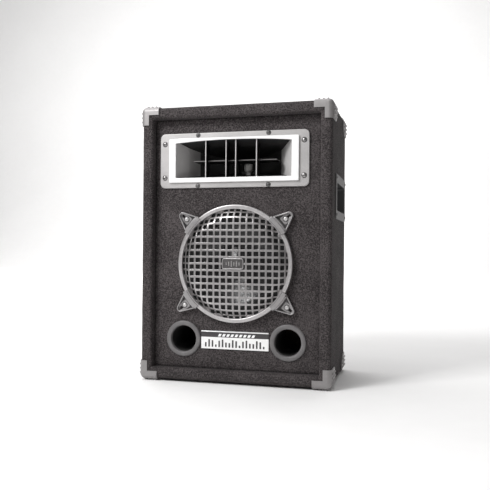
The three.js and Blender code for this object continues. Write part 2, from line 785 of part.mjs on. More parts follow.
function makeNameplate() {
  const { width, height, thickness, z, ridge, ridgeRise } = NAMEPLATE;
  const back = FACE - GAP;
  const front = back - thickness;
  const body = plate(roundedRect(width, height, 1), front, back);
  const ridgeHeight = [height / 2 - ridge, height / 2];
  const bar = block([-width / 2, width / 2], [front - ridgeRise, back], ridgeHeight);
  addPiece(groupAt(0, 0, BASE + z), "nameplate", join(body, bar), white);
}

// A recessed grip drawn facing -Y, with its rim lying on the plane y = 0.
function handleShape() {
  const { width, height, cornerRadius, flange, mouthWidth, mouthHeight } = HANDLE;
  const { floorWidth, floorHeight, depth, wall, fingerRise } = HANDLE;
  const rim = plate(roundedRect(width, height, cornerRadius), -flange - GAP, -GAP);
  const cup = loft([
    [-GAP - 0.5, mouthWidth + 2 * wall, mouthHeight + 2 * wall],
    [depth + wall, floorWidth + 2 * wall, floorHeight + 2 * wall],
  ]);
  const hollow = loft([
    [-flange - 1, mouthWidth, mouthHeight],
    [-GAP, mouthWidth, mouthHeight],
    [depth, floorWidth, floorHeight],
  ]);
  const behindWall = CARPET + BOARD + GAP;
  const [half, crown] = [floorWidth / 2 - 2, floorHeight / 2 + fingerRise];
  const hoodDepth = [behindWall, depth + wall];
  const hood = block([-half - wall, half + wall], hoodDepth, [0, crown + wall]);
  const fingers = block([-half, half], [behindWall + wall, depth], [0, crown]);
  return cut(join(rim, cup, hood), hollow, fingers);
}

function makeHandles() {
  const shape = handleShape();
  for (const [name, side] of [["left", -1], ["right", 1]]) {
    const place = groupAt(side * HALF_WIDTH, HANDLE.y, BASE + HANDLE.z);
    place.rotation.z = (side * Math.PI) / 2;
    addPiece(place, `carry_handle_${name}`, shape, blackPlastic);
  }
}

// ---------------------------------------------------------------- rear input
function makeTerminals() {
  const rear = groupAt(0, 0, BASE + TERMINAL.z);
  const { width, height, mouthWidth, mouthHeight, wall, flange } = TERMINAL;
  const face = BACK + GAP + flange;
  const rim = plate(roundedRect(width, height, 5), BACK + GAP, face);
  const outside = block(
    [-mouthWidth / 2 - wall, mouthWidth / 2 + wall],
    [CUP_FLOOR - wall, BACK + GAP + 0.5],
    [-mouthHeight / 2 - wall, mouthHeight / 2 + wall],
  );
  const hollow = block(
    [-mouthWidth / 2, mouthWidth / 2],
    [CUP_FLOOR, face + 1],
    [-mouthHeight / 2, mouthHeight / 2],
  );
  const jackShape = disc(JACK.bushing + GAP, JACK.x);
  const jackHole = plate(jackShape, CUP_FLOOR - wall - 1, CUP_FLOOR + 1, 24);
  const cup = cut(join(rim, outside), hollow, jackHole);
  addPiece(rear, "terminal_cup", join(cup, terminalBlock()), blackPlastic);
  makeLevers(rear);
  makeJack(rear);
}

// A raised block on the cup's floor with a pocket for each push lever.
function terminalBlock() {
  const { wall } = TERMINAL;
  const half = LEVER.width / 2 + GAP;
  const [left, right] = LEVER.x;
  const [low, high] = [LEVER.pivotZ - LEVER.height - 5, LEVER.pivotZ + 4];
  const depth = [CUP_FLOOR - 0.5, CUP_FLOOR + LEVER.standOut - 1];
  const pad = block([left - half - wall, right + half + wall], depth, [low, high]);
  const pockets = LEVER.x.map((x) =>
    block([x - half, x + half], [CUP_FLOOR + 0.4, CUP_FLOOR + 30], [low + wall, high + 1]),
  );
  return cut(pad, ...pockets);
}

// Each lever hangs from a pivot at its top and is pressed in at its lower end.
function makeLevers(rear) {
  const { width, height, thickness, pivotZ, standOut } = LEVER;
  const outer = CUP_FLOOR + standOut;
  const side = polygon([
    [outer - thickness, pivotZ + 2],
    [outer, pivotZ + 2],
    [outer + 1.6, pivotZ - height + 3],
    [outer + 0.6, pivotZ - height],
    [outer - thickness + 1.4, pivotZ - height],
  ]);
  const options = { depth: width, bevelEnabled: false };
  const geometry = sideways(new THREE.ExtrudeGeometry(side, options));
  const shape = solid(geometry.translate(-width / 2, 0, 0));
  const [redX, blackX] = LEVER.x;
  addPiece(rear, "push_lever_red", shape.translate([redX, 0, 0]), red);
  addPiece(rear, "push_lever_black", shape.translate([blackX, 0, 0]), blackPlastic);
}

function makeJack(rear) {
  const { x, bore, bushing, nut, body, bodyLength } = JACK;
  const floorBack = CUP_FLOOR - TERMINAL.wall - GAP;
  const socket = turned([
    [bore, CUP_FLOOR + 4.5],
    [nut, CUP_FLOOR + 4.5],
    [nut, CUP_FLOOR + GAP],
    [bushing, CUP_FLOOR + GAP],
    [bushing, floorBack],
    [body, floorBack],
    [body, floorBack - bodyLength],
    [bore, floorBack - bodyLength],
  ], 16);
  addPiece(groupAt(x, 0, 0, rear), "input_jack", socket, blackPlastic);
}

// ---------------------------------------------------------------- crossover and leads
function makeCrossover() {
  const { y, width, depth, thickness } = CROSSOVER;
  const base = INNER_BASE + GAP;
  const top = base + thickness + GAP;
  const boardDepth = [y - depth / 2, y + depth / 2];
  const board = block([-width / 2, width / 2], boardDepth, [base, base + thickness]);
  addPiece(speaker, "crossover_board", board, circuitBoard);

  const coil = groupAt(-26, y, top);
  coil.rotation.x = Math.PI / 2;
  const [core, edge, rise] = [9, 24, 22];
  addPiece(coil, "crossover_coil", turned([
    [core, 0],
    [edge, 0],
    [edge, 2],
    [edge - 3, 2],
    [edge - 3, rise - 2],
    [edge, rise - 2],
    [edge, rise],
    [core, rise],
  ], 16), copper);

  const canRadius = 9;
  const can = groupAt(28, y, top + canRadius);
  addPiece(can, "crossover_capacitor", turned([
    [0, -20],
    [canRadius - 1, -20],
    [canRadius, -19],
    [canRadius, 19],
    [canRadius - 1, 20],
    [0, 20],
  ], 16), film);
}

// Leads run through free space inside the box, from the board to what each one feeds.
function makeLeads() {
  const { y, thickness } = CROSSOVER;
  const solder = INNER_BASE + GAP + thickness + GAP; // a lead's end on the board
  const rise = 12;
  const cupBack = CUP_FLOOR - TERMINAL.wall - GAP;
  const inputLead = lead([
    [-20, cupBack - GAP, BASE + TERMINAL.z],
    [-20, cupBack - 9, BASE + TERMINAL.z - 1],
    [-16, cupBack - 16, BASE + TERMINAL.z - 30],
    [0, y + 22, solder + 40],
    [6, y + 20, solder + rise],
    [6, y + 20, solder],
  ]);
  addPiece(speaker, "input_lead", inputLead, cable);
  const [basketSide, basketY] = [64, -47];
  const wooferLead = lead([
    [8, y - 26, solder],
    [8, y - 26, solder + rise],
    [40, y - 28, solder + 40],
    [88, y - 40, solder + 100],
    [92, basketY, BASE + WOOFER.z - 30],
    [basketSide + 12, basketY, BASE + WOOFER.z - 18],
    [basketSide, basketY, BASE + WOOFER.z - 17],
  ]);
  addPiece(speaker, "woofer_lead", wooferLead, cable);
  const housingBase = BASE + HORN.z - HORN_DRIVER.radius - 2 * GAP;
  const hornLead = lead([
    [46, y + 24, solder],
    [46, y + 24, solder + rise],
    [80, y + 12, solder + 110],
    [76, y + 12, solder + 210],
    [HORN.x + 14, y + 8, housingBase - 50],
    [HORN.x, y + 4, housingBase - rise],
    [HORN.x, y + 4, housingBase],
  ]);
  addPiece(speaker, "horn_lead", hornLead, cable);
}

makePanels();
makeCarpets();
makeWadding();
makeProtectors();
makeHorn();
makeWoofer();
makeGrille();
makeClamps();
makePorts();
makeNameplate();
makeHandles();
makeTerminals();
makeCrossover();
makeLeads();

export default speaker;
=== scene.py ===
"""The looks of a carpet-covered PA speaker cabinet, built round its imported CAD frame.

Shapes are written in millimetres in the CAD's own frame and turned to metres when a piece is made.
"""
import math
import random

import bmesh
import bpy
from mathutils import Matrix, Vector, noise
from mathutils.geometry import tessellate_polygon
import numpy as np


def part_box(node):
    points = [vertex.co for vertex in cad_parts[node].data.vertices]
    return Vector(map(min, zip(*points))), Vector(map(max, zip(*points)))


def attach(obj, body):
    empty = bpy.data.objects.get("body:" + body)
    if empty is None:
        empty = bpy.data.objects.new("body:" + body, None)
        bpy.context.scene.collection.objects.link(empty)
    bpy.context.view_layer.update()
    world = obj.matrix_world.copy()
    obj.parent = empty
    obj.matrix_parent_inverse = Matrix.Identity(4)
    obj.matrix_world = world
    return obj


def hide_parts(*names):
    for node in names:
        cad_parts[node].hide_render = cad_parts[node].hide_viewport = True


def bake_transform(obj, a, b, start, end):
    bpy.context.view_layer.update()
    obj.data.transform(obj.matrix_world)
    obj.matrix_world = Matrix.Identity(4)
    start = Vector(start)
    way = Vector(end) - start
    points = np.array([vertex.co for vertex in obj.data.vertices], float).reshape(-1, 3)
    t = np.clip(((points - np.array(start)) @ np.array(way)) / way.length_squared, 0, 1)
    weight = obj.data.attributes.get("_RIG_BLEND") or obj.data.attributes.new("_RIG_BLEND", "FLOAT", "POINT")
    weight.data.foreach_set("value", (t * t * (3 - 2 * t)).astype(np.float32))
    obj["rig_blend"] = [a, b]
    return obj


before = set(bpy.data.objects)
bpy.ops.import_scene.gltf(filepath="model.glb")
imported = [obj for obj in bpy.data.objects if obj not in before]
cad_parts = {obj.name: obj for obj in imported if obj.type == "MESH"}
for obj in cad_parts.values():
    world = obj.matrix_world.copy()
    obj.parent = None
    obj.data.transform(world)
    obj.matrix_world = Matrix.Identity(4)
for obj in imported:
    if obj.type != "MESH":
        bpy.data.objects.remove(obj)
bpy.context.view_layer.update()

MM = 0.001
QUARTER = math.pi / 2
SMOOTH_ANGLE = math.radians(38)  # edges sharper than this stay sharp
FLAT_ANGLE = math.radians(1)
WELD = 1e-5
random.seed(7)


# ---------------------------------------------------------------- camera and light
LENS, SENSOR = 46.804, 36  # millimetres
RISE = 0.00794  # how far the picture is shifted up, as a part of its width
CAMERA_PLACE = (0.2947, -1.1459, 0.2327)
CAMERA_TURN, CAMERA_ROLL = 0.2561, 0.0082  # radians
WORLD_COLOUR, WORLD_STRENGTH = (1.0, 0.985, 0.975, 1), 0.27
MIDDLE = (0, 0, 0.25)
LIGHTS = (  # name, place, what it points at, width and height, power in watts
    ("key", (-0.72, -1.0, 1.25), MIDDLE, (0.45, 0.4), 18.5),
    ("glint", (-0.5, -1.3, 0.9), (0, 0, 0.33), (0.4, 0.4), 2.6),
    ("top", (-0.4, 0.1, 1.9), MIDDLE, (1.4, 1.4), 12.5),
    ("backdrop", (-1.7, 2.4, 3.0), (-1.9, 5.5, 0.8), (5.0, 2.0), 215),
    ("backdrop_low", (-0.8, 1.2, 2.6), (-1.0, 3.2, 0.0), (4.0, 1.5), 55),
)


def linked(name, data):
    """A new object in the scene."""
    made = bpy.data.objects.new(name, data)
    bpy.context.scene.collection.objects.link(made)
    return made


def make_camera():
    data = bpy.data.cameras.new("camera")
    data.sensor_width = SENSOR
    data.lens = LENS
    data.shift_y = RISE
    camera = linked("camera", data)
    level = Matrix.Rotation(CAMERA_TURN, 4, "Z") @ Matrix.Rotation(QUARTER, 4, "X")
    camera.matrix_world = Matrix.Translation(CAMERA_PLACE) @ level @ Matrix.Rotation(CAMERA_ROLL, 4, "Z")
    bpy.context.scene.camera = camera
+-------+
Emit only the lines from the one containing "makePanels();" through the one containing "obj.parent = empty", copied exactly.

▶ Answer
makePanels();
makeCarpets();
makeWadding();
makeProtectors();
makeHorn();
makeWoofer();
makeGrille();
makeClamps();
makePorts();
makeNameplate();
makeHandles();
makeTerminals();
makeCrossover();
makeLeads();

export default speaker;
=== scene.py ===
"""The looks of a carpet-covered PA speaker cabinet, built round its imported CAD frame.

Shapes are written in millimetres in the CAD's own frame and turned to metres when a piece is made.
"""
import math
import random

import bmesh
import bpy
from mathutils import Matrix, Vector, noise
from mathutils.geometry import tessellate_polygon
import numpy as np


def part_box(node):
    points = [vertex.co for vertex in cad_parts[node].data.vertices]
    return Vector(map(min, zip(*points))), Vector(map(max, zip(*points)))


def attach(obj, body):
    empty = bpy.data.objects.get("body:" + body)
    if empty is None:
        empty = bpy.data.objects.new("body:" + body, None)
        bpy.context.scene.collection.objects.link(empty)
    bpy.context.view_layer.update()
    world = obj.matrix_world.copy()
    obj.parent = empty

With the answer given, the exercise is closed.